How to set a parameter in a HttpServletRequest?

Question

I am using a javax.servlet.http.HttpServletRequest to implement a web application.

I have no problem to get the parameter of a request using the getParameter method. However I don't know how to set a parameter in my request.

Answer 1

You can't, not using the standard API. HttpServletRequest represent a request received by the server, and so adding new parameters is not a valid option (as far as the API is concerned).

You could in principle implement a subclass of HttpServletRequestWrapper which wraps the original request, and intercepts the getParameter() methods, and pass the wrapped request on when you forward.

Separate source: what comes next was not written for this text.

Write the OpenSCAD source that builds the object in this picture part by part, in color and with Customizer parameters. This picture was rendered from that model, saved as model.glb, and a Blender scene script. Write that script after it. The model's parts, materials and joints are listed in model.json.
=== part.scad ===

If you go this route, you should use a Filter to replace your HttpServletRequest with a HttpServletRequestWrapper:

public void doFilter(ServletRequest servletRequest, ServletResponse servletResponse, FilterChain filterChain) throws IOException, ServletException {     if (servletRequest instanceof HttpServletRequest) {         HttpServletRequest request = (HttpServletRequest) servletRequest;         // Check wether the current request needs to be able to support the body to be read multiple times         if (MULTI_READ_HTTP_METHODS.contains(request.getMethod())) {             // Override current HttpServletRequest with custom implementation             filterChain.doFilter(new HttpServletRequestWrapper(request), servletResponse);             return;         }     }     filterChain.doFilter(servletRequest, servletResponse); }